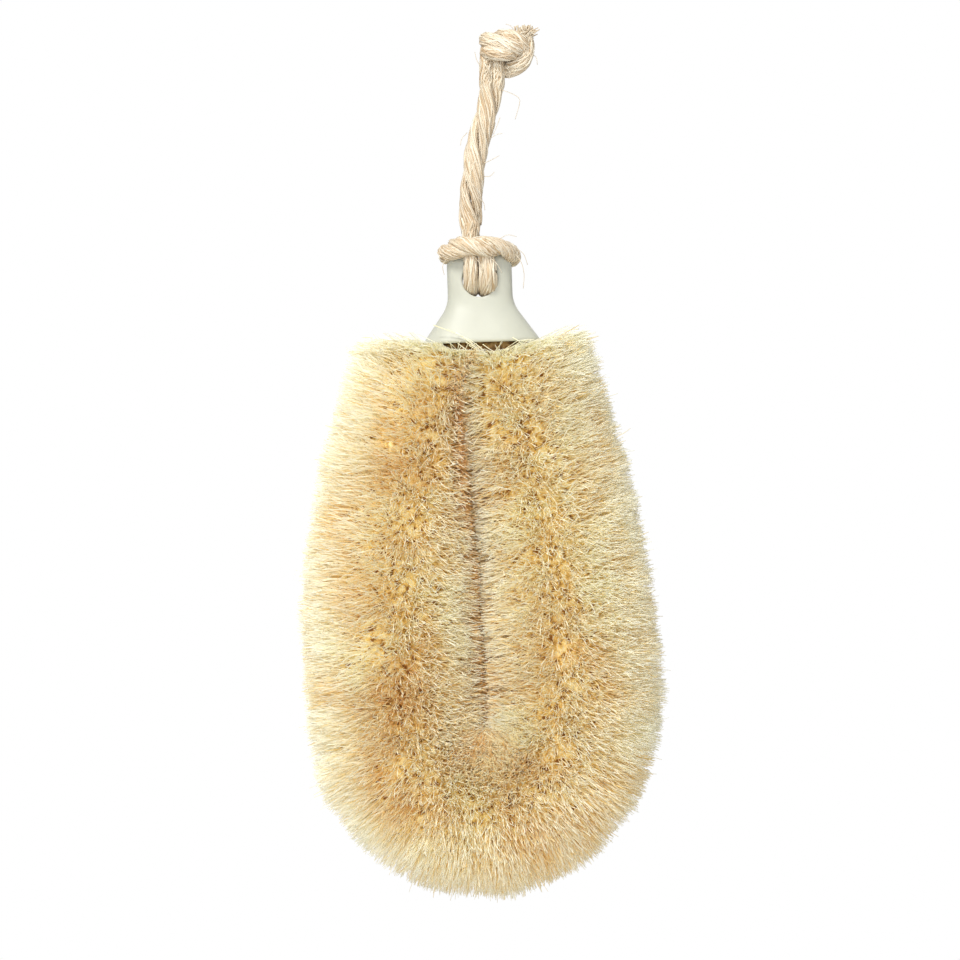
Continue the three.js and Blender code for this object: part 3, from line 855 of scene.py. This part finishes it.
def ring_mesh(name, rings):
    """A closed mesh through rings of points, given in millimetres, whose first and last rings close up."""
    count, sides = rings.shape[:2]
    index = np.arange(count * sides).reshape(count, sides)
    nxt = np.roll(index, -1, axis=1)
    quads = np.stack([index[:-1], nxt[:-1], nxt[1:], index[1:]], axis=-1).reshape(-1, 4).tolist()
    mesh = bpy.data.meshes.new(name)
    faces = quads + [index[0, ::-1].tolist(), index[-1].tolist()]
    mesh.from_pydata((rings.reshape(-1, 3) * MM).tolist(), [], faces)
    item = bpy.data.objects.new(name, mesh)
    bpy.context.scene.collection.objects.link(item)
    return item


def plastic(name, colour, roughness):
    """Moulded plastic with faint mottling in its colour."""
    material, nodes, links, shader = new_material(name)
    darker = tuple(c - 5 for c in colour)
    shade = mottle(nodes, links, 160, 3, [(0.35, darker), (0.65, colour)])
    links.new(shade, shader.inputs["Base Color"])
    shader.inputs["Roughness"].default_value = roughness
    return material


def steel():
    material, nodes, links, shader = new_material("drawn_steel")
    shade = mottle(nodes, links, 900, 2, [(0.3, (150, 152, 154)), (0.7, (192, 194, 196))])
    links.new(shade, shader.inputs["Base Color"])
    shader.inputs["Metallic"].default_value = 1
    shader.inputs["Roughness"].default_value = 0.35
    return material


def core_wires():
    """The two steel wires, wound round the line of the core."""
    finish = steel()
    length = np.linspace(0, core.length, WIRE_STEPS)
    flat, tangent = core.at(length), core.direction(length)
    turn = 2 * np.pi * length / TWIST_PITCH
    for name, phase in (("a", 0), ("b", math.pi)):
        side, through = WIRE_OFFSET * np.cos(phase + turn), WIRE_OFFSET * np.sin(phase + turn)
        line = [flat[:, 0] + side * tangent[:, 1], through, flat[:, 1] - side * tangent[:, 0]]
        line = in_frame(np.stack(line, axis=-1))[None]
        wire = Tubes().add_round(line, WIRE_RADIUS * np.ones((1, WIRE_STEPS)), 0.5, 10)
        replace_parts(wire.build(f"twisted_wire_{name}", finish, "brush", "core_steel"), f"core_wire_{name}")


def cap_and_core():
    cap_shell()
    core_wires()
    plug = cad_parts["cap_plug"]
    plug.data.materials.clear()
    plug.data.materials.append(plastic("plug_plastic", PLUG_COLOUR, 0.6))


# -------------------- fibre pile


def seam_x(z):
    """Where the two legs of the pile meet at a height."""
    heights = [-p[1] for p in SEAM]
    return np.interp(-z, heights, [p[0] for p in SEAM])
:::
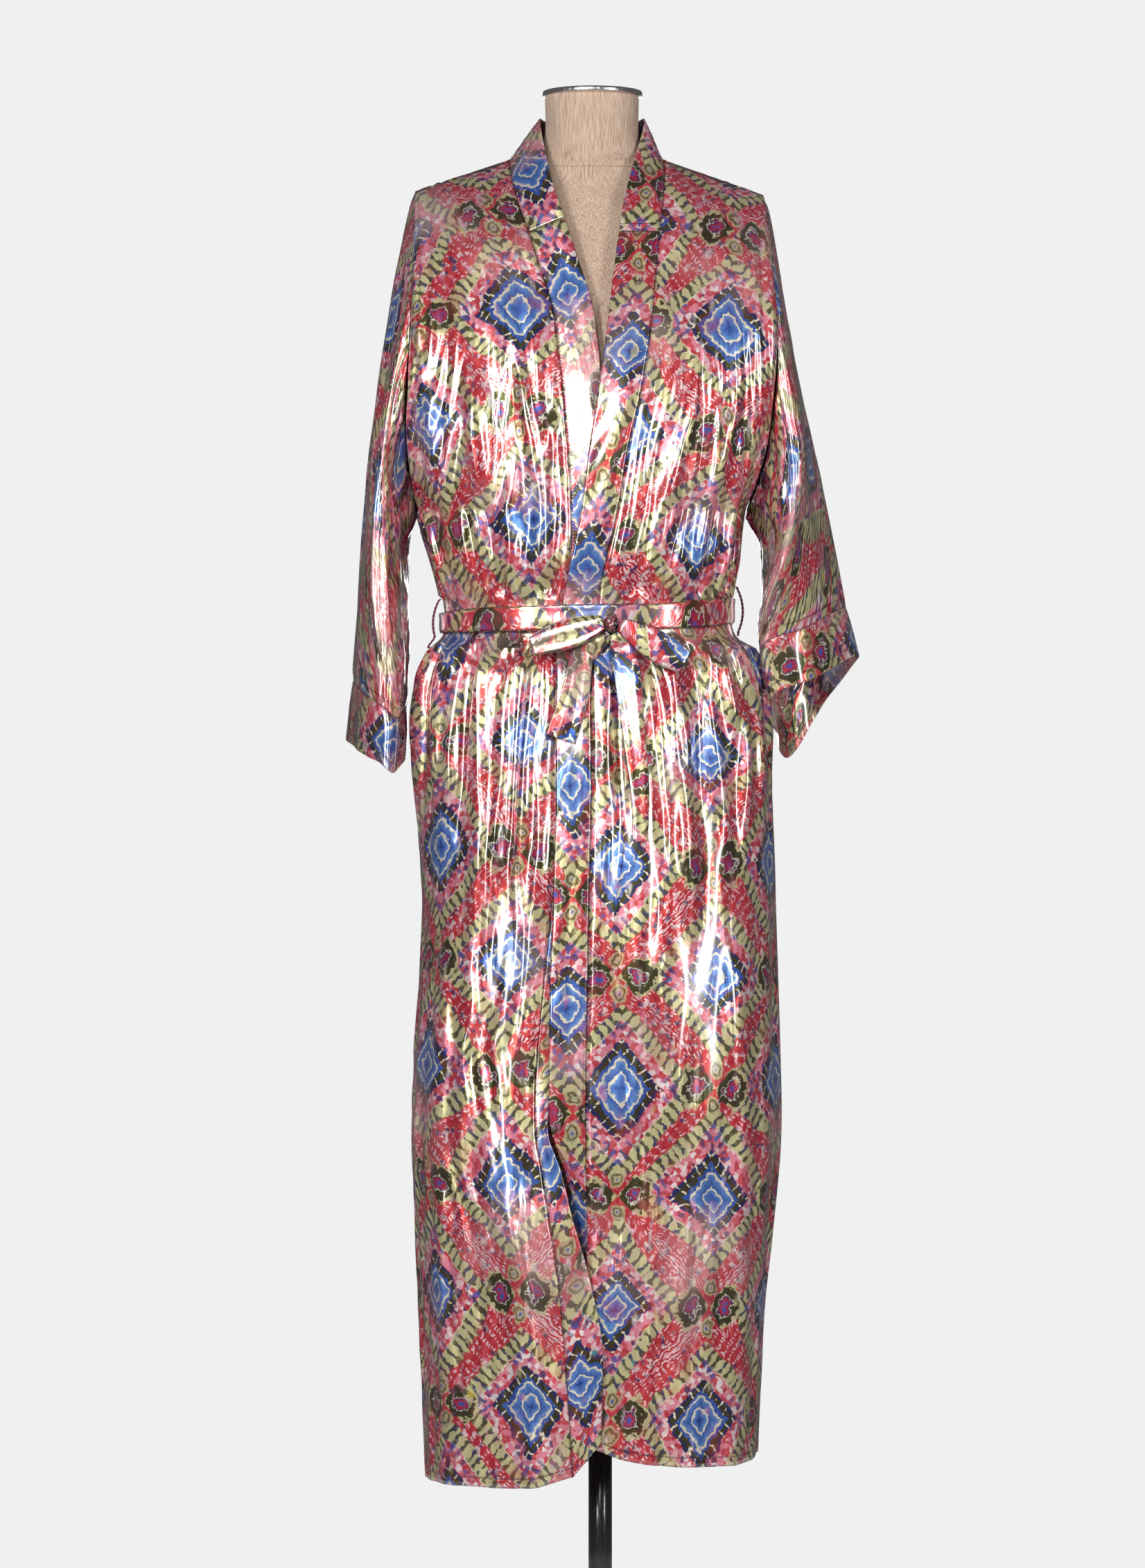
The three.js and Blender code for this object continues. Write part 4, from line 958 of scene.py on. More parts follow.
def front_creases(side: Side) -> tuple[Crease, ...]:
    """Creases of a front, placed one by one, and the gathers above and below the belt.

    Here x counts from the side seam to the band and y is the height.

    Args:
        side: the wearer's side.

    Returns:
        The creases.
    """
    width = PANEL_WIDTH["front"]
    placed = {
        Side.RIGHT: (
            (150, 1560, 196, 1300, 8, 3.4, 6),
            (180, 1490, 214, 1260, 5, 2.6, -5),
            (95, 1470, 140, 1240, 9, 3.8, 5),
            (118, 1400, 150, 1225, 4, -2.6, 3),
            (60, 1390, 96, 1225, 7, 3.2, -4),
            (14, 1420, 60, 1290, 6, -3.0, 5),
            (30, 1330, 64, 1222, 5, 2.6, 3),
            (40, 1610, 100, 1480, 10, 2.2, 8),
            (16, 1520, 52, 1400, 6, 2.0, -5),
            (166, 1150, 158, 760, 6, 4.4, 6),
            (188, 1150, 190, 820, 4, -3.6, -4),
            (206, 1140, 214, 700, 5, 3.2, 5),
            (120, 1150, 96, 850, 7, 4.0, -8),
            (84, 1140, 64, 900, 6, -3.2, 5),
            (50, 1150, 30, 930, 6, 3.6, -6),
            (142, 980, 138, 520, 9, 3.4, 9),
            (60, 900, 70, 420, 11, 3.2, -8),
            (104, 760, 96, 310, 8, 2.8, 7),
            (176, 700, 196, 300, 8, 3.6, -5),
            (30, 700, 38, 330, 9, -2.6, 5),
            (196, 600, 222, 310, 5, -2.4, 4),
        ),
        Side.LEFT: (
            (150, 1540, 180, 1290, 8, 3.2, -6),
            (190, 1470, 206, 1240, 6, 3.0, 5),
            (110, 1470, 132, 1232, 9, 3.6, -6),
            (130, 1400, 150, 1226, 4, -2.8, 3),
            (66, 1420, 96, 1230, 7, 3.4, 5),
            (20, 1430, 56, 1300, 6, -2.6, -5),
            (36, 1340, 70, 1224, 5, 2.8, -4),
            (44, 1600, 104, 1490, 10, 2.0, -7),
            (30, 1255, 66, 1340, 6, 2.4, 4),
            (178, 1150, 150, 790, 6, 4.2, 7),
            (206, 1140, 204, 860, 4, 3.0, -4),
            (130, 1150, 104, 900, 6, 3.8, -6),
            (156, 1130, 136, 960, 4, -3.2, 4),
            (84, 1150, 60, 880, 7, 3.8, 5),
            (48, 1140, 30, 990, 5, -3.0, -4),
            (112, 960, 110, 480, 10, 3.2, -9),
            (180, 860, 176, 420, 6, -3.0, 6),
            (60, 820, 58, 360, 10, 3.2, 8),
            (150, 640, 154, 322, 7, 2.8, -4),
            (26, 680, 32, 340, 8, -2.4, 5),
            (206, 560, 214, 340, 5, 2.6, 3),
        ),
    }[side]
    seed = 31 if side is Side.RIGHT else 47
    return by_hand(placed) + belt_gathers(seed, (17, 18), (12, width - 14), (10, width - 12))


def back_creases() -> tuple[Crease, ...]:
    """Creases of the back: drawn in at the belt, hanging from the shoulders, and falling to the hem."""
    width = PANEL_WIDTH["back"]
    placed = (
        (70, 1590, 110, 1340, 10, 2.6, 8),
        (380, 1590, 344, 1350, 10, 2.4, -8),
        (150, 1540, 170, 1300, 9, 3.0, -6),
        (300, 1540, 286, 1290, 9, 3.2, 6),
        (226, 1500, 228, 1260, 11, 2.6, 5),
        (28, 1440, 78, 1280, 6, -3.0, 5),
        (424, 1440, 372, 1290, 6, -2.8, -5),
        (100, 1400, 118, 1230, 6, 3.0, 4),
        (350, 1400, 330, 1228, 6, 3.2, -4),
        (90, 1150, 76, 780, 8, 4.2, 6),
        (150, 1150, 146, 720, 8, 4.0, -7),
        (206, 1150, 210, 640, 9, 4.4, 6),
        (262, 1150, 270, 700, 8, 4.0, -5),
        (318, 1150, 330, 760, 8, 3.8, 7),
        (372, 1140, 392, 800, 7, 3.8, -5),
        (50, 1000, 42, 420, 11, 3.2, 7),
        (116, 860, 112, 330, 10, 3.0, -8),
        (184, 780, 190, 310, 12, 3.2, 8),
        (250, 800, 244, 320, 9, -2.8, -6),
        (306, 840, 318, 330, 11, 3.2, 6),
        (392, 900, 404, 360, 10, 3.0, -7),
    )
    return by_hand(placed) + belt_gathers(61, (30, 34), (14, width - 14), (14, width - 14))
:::
Exercise: The lines above from the one containing "The three.js and Blender code for this object continues." through the one containing "side: the wearer's side." are to be set down exactly, and no others.

Worked solution:
The three.js and Blender code for this object continues. Write part 4, from line 958 of scene.py on. More parts follow.
def front_creases(side: Side) -> tuple[Crease, ...]:
    """Creases of a front, placed one by one, and the gathers above and below the belt.

    Here x counts from the side seam to the band and y is the height.

    Args:
        side: the wearer's side.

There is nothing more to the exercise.